-- Begin --

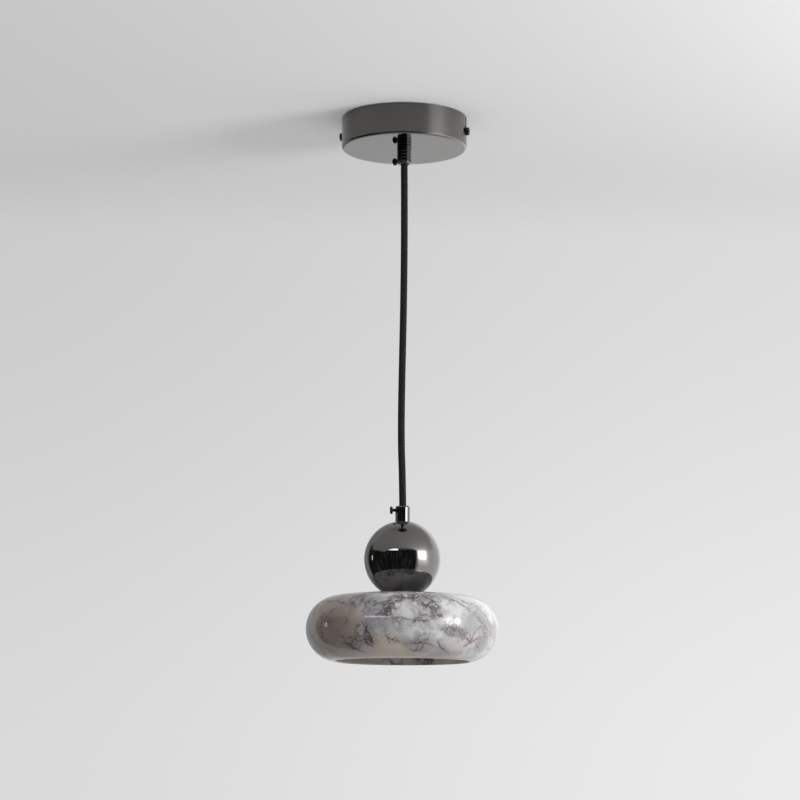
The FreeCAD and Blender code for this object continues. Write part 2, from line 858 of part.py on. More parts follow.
# Ball: a spun brass shell with a flat seat above for the grip and below for the stone.
ball_hollow = "(ball_diameter / 2 - ball_wall)"
hollow_top = f"({BALL_TOP} - ball_wall)"
hollow_base = f"({BALL_BASE} + ball_wall)"
ball_profile = [
    (f"{STEM_HOLE} / 2", BALL_BASE),
    ("ball_seat_diameter / 2", BALL_BASE, "ball_diameter / 2", "left"),
    ("grip_diameter / 2", BALL_TOP),
    (f"{STEM_HOLE} / 2", BALL_TOP),
    (f"{STEM_HOLE} / 2", hollow_top),
    (f"sqrt({ball_hollow}^2 - ({hollow_top} - {BALL_CENTRE})^2)", hollow_top, ball_hollow, "right"),
    (f"sqrt({ball_hollow}^2 - ({hollow_base} - {BALL_CENTRE})^2)", hollow_base),
    (f"{STEM_HOLE} / 2", hollow_base),
]
keep(turned("ball_shell", ball_profile), "ball")
keep(
    ring("felt", "felt_diameter", STEM_HOLE, "felt_thickness", ("0", "0", SHADE_TOP)),
    "felt_washer",
)

# Shade: a bowl turned from one piece of marble. Its section is half a circle outside and a
# concentric one inside, so the wall is even, and it turns in again at the lip.
ring_radius = "((shade_diameter - shade_height) / 2)"
outer_round = "(shade_height / 2)"
inner_round = "(shade_height / 2 - shade_wall)"
lip_inset = f"(shade_opening / 2 + shade_lip - {ring_radius})"
lip_middle = f"({SHADE_MIDDLE} - sqrt(({outer_round} - shade_lip)^2 - {lip_inset}^2))"
lip_touch = f"({outer_round} / ({outer_round} - shade_lip))"
bore_top = f"({SHADE_MIDDLE} - sqrt({inner_round}^2 - (shade_opening / 2 - {ring_radius})^2))"
shade_profile = [
    ("shade_hole / 2", SHADE_TOP),
    (ring_radius, SHADE_TOP, outer_round, "right"),
    (
        f"{ring_radius} + {lip_inset} * {lip_touch}",
        f"{SHADE_MIDDLE} + ({lip_middle} - {SHADE_MIDDLE}) * {lip_touch}",
        "shade_lip",
        "right",
    ),
    ("shade_opening / 2", lip_middle),
    ("shade_opening / 2", bore_top, inner_round, "left"),
    (ring_radius, SHADE_CEILING),
    ("shade_hole / 2", SHADE_CEILING),
]
keep(turned("shade", shade_profile), "marble_shade")
keep(
    ring("gasket", "gasket_diameter", "shade_hole", "gasket_thickness", ("0", "0", TRAY_TOP)),
    "shade_gasket",
)

# Light tray: a spun aluminium dish under the stone that cools the light board.
tray_profile = [
    (f"{STEM_HOLE} / 2", TRAY_TOP),
    (f"{STEM_HOLE} / 2", TRAY_PLATE_BASE),
    ("tray_diameter / 2 - tray_wall", TRAY_PLATE_BASE),
    ("tray_diameter / 2 - tray_wall", TRAY_RIM),
    ("tray_diameter / 2", TRAY_RIM),
    ("tray_diameter / 2", f"{TRAY_TOP} - tray_corner", "tray_corner", "left"),
    ("tray_diameter / 2 - tray_corner", TRAY_TOP),
]
tray_blank = turned("tray_blank", tray_profile)
screw_spots = []
for number in range(BOARD_SCREWS):
    angle = f"{number} * 360 / {BOARD_SCREWS} + 30"
    screw_spots.append((f"board_screw_circle / 2 * cos({angle})", f"board_screw_circle / 2 * sin({angle})"))
tray_threads = []
board_holes = [rod("board_middle", "board_hole", "board_thickness", ("0", "0", BOARD_BASE))]
board_screws = []
screw_way = "board_screw_diameter + 2 * seat_clearance"
for number, (across, along) in enumerate(screw_spots, start=1):
    tray_threads.append(
        rod(f"tray_thread_{number}", "board_screw_diameter", "tray_plate", (across, along, TRAY_PLATE_BASE))
    )
    board_holes.append(
        rod(f"board_hole_{number}", screw_way, "board_thickness", (across, along, BOARD_BASE))
    )
    foot = (across, along, f"{BOARD_BASE} - board_head_thickness")
    board_screws.append(
        joined(
            f"board_screw_{number}",
            [
                rod(f"board_head_{number}", "board_head_diameter", "board_head_thickness", foot),
                rod(
                    f"board_shank_{number}",
                    "board_screw_diameter",
                    "board_head_thickness + board_thickness + tray_plate",
                    foot,
                ),
            ],
        )
    )
keep(less("tray", tray_blank, tray_threads), "light_tray")
keep(
    ring(
        "stem_washer_ring",
        "stem_washer_diameter",
        STEM_HOLE,
        "stem_washer_thickness",
        ("0", "0", STEM_NUT_TOP),
    ),
    "stem_washer",
)
keep(
    hexagon_nut(
        "stem_nut_solid",
        "stem_nut_flats",
        "nipple_diameter",
        "stem_nut_height",
        ("0", "0", f"{STEM_NUT_TOP} - stem_nut_height"),
    ),
    "stem_nut",
)

# Light board: a ring with two circles of chips, screwed to the tray.
board_disc = rod("board_disc", "board_diameter", "board_thickness", ("0", "0", BOARD_BASE))
keep(less("board", board_disc, board_holes), "light_board")
keep(group("board_screw_set", board_screws), "board_screws")
chips = []
for circle, count in (("outer_chip_circle", OUTER_CHIPS), ("inner_chip_circle", INNER_CHIPS)):
    for number in range(count):
        angle = (number + 0.5) * 360 / count
        chip = block(
            f"{circle}_{number + 1}",
            "chip_size",
            "chip_size",
            "chip_height",
            (
                f"{circle} / 2 * cos({angle}) - chip_size / 2",
                f"{circle} / 2 * sin({angle}) - chip_size / 2",
                f"{BOARD_BASE} - chip_height",
            ),
        )
        chips.append(chip)
keep(group("chip_set", chips), "light_chips")

# Diffuser: an opal disc whose lip presses into the tray.
lip_outside = "(tray_diameter / 2 - tray_wall - seat_clearance)"
diffuser_profile = [
    ("0", f"{TRAY_RIM} - diffuser_thickness"),
    ("tray_diameter / 2 - diffuser_edge", f"{TRAY_RIM} - diffuser_thickness", "diffuser_edge", "left"),
    ("tray_diameter / 2", f"{TRAY_RIM} - diffuser_thickness + diffuser_edge"),
    ("tray_diameter / 2", TRAY_RIM),
    (lip_outside, TRAY_RIM),
    (lip_outside, f"{TRAY_RIM} + diffuser_lip_height"),
    (f"{lip_outside} - diffuser_lip_wall", f"{TRAY_RIM} + diffuser_lip_height"),
    (f"{lip_outside} - diffuser_lip_wall", TRAY_RIM),
    ("0", TRAY_RIM),
]
keep(turned("diffuser_disc", diffuser_profile), "diffuser")

# Leads: insulated wires between the terminals, the earth lug, the driver and the cord. Each one
# goes straight out of its start and straight into its hole, through points chosen by hand between.
pole_level = size(POLE_HEIGHT)
block_face = size("block_width / 2 - block_offset")
driver_face = size(DRIVER_FACE)
hole_level = size(f"{DRIVER_BASE} + driver_hole_height")
hole_depth = size("driver_hole_depth")
outer_hole = size("driver_length / 2 - driver_hole_inset")
inner_hole = outer_hole - size("driver_hole_pitch")
pitch = size("pole_pitch")
insertion = size("lead_insertion")
straight_run = size("lead_straight")
core = size("core_spacing / 2")
lug_mouth = (size("earth_offset"), size(barrel_end), size(barrel_level))


def lead(label, start, run, between, mouth, depth):
    """A lead from its start, after a straight run, into a hole whose mouth looks to the front."""
    first = tuple(place + step for place, step in zip(start, run))
    before = (mouth[0], mouth[1] - size("lead_diameter"), mouth[2])
    end = (mouth[0], mouth[1] + depth, mouth[2])
    return tube(label, [start, first, *between, before, end], "lead_diameter")


def pole_start(across):
    """The start of a lead in a pole of the terminal block."""
    return (across, block_face - insertion, pole_level)


out_of_pole = (0, insertion + straight_run, 0)
supply_leads = [
    lead(
        "supply_lead_1",
        pole_start(0),
        out_of_pole,
        [(10, -7, -12), (22, 5.5, -15.5)],
        (outer_hole, driver_face, hole_level),
        hole_depth,
    ),
    lead(
        "supply_lead_2",
        pole_start(-pitch),
        out_of_pole,
        [(1, -10.5, -13), (12, -3.5, -17)],
        (inner_hole, driver_face, hole_level),
        hole_depth,
    ),
]
keep(group("supply_lead_pair", supply_leads), "supply_leads")
earth_lead = lead("earth_wire", pole_start(pitch), out_of_pole, [(13, -11.5, -4.8)], lug_mouth, insertion)
keep(earth_lead, "earth_lead")
lamp_leads = [
    lead(
        f"lamp_lead_{number}",
        (run_end, side * core, turn_level),
        (-reach * straight_run, 0, 0),
        [(-hole, driver_face - 9, (turn_level + hole_level) / 2 - 1)],
        (-hole, driver_face, hole_level),
        hole_depth,
    )
    for number, side, reach, hole in ((1, -1, 2.4, outer_hole), (2, 1, 1.2, inner_hole))
]
keep(group("lamp_lead_pair", lamp_leads), "lamp_leads")
cord_foot = size(lamp_cord_foot)
below_stem = size(f"{STEM_BASE} - board_lead_drop")
pad_reach = size("pad_circle / 2")
board_leads = [
    tube(
        f"board_lead_{number}",
        [
            (side * core, 0, cord_foot),
            (side * core, 0, below_stem),
            (side * pad_reach, 0, below_stem),
            (side * pad_reach, 0, size(BOARD_BASE)),
        ],
        "lead_diameter",
    )
    for number, side in ((1, 1), (2, -1))
]
keep(group("board_lead_pair", board_leads), "board_leads")

doc.recompute()
for thing in doc.Objects:
    if "Invalid" in thing.State or "Error" in thing.State:
        raise RuntimeError(f"{thing.Label} failed: {thing.State}")
for piece in pieces:
    if piece.Shape.isNull() or not piece.Shape.isValid() or not piece.Shape.Solids:
        raise RuntimeError(f"{piece.Label} has no sound solid")

os.makedirs("parts", exist_ok=True)
for piece in pieces:
    piece.Shape.exportStep(f"parts/{piece.Label}.step")
print(f"{len(pieces)} pieces written")
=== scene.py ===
"""Looks of the marble bowl pendant, from its cord and canopy down to the light under the stone.

Lengths are in metres in the part's own frame: +Z is up, the ceiling lies at height 0 and X runs
through the canopy's side screws.
"""

import math

import bmesh
import bpy
import numpy as np
from mathutils import Matrix, Vector


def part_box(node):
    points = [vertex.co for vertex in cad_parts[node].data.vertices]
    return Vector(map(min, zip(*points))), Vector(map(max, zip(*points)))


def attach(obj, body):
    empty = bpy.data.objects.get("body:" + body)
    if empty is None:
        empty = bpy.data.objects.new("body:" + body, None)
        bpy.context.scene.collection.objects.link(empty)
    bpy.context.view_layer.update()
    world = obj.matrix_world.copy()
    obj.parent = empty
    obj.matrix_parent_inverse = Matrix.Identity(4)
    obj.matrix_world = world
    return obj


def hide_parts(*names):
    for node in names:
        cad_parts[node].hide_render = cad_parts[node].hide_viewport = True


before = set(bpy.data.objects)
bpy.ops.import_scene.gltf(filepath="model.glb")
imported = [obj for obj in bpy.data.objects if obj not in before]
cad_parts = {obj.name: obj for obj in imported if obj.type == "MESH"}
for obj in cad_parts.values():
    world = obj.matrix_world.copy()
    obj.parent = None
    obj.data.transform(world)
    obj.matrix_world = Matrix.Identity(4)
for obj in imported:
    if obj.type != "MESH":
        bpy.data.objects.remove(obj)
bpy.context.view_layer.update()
MM = 0.001

# Camera: where the photograph was taken from, below the lamp and a little to its right, looking
# up. The lamp hangs a touch right of the middle, and the picture leans by a quarter of a degree.
CAMERA_SIDE = math.radians(11)
CAMERA_DISTANCE = 1.9676
CAMERA_HEIGHT = -0.5394
CAMERA_RISE = 0.1569
CAMERA_AIM = math.radians(0.073)
CAMERA_LEAN = math.radians(0.264)
CAMERA_LENS = 113.74

heading = CAMERA_SIDE + CAMERA_AIM
forward = Vector((-math.sin(heading), math.cos(heading), math.tan(CAMERA_RISE))).normalized()
level_right = forward.cross(Vector((0, 0, 1))).normalized()
level_up = level_right.cross(forward)
right = level_right * math.cos(CAMERA_LEAN) + level_up * math.sin(CAMERA_LEAN)
up = level_up * math.cos(CAMERA_LEAN) - level_right * math.sin(CAMERA_LEAN)
camera = bpy.data.objects.new("camera", bpy.data.cameras.new("camera"))
bpy.context.scene.collection.objects.link(camera)
camera.data.lens = CAMERA_LENS
camera.matrix_world = Matrix.Translation(
    (CAMERA_DISTANCE * math.sin(CAMERA_SIDE), -CAMERA_DISTANCE * math.cos(CAMERA_SIDE), CAMERA_HEIGHT)
) @ Matrix((right, up, -forward)).transposed().to_4x4()
bpy.context.scene.camera = camera

# Cord: two cores in a braided black textile sleeve. It comes level out of the canopy's wiring,
# turns down through the upper grip, hangs to the lower grip and ends in the lamp's stem.
CORD_RADIUS = 2.75 * MM
UPPER_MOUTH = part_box("upper_cord_grip")[0].z
LOWER_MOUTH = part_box("lower_cord_grip")[1].z
CORD_LENGTH = UPPER_MOUTH - LOWER_MOUTH
CORD_STAGES = ((0.173, 0.45), (0.41, 0.1), (0.683, -1.35), (0.817, -1.45), (0.919, -0.35))
BRAID_STRANDS = 12
BRAID_PITCH = 1.44 * MM
BRAID_RELIEF = 0.1 * MM


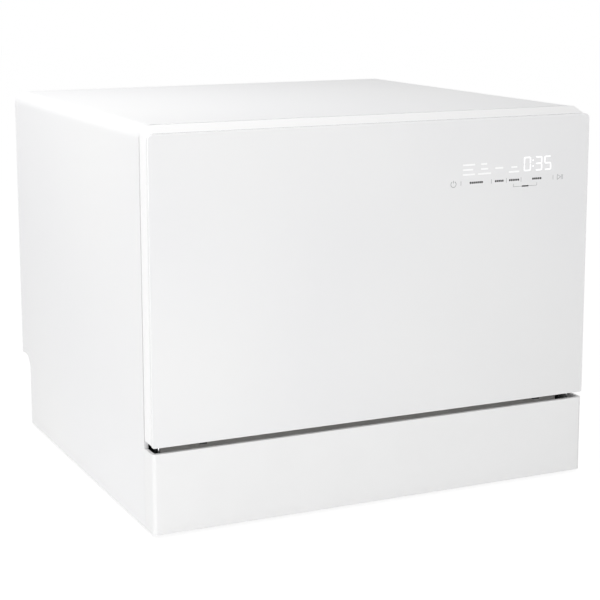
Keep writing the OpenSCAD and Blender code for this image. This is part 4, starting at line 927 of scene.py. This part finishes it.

-- End --

# Short problem
Where a line in the entries holds "code", copy that line.

# Full answer
The FreeCAD and Blender code for this object continues. Write part 2, from line 858 of part.py on. More parts follow.
Keep writing the OpenSCAD and Blender code for this image. This is part 4, starting at line 927 of scene.py. This part finishes it.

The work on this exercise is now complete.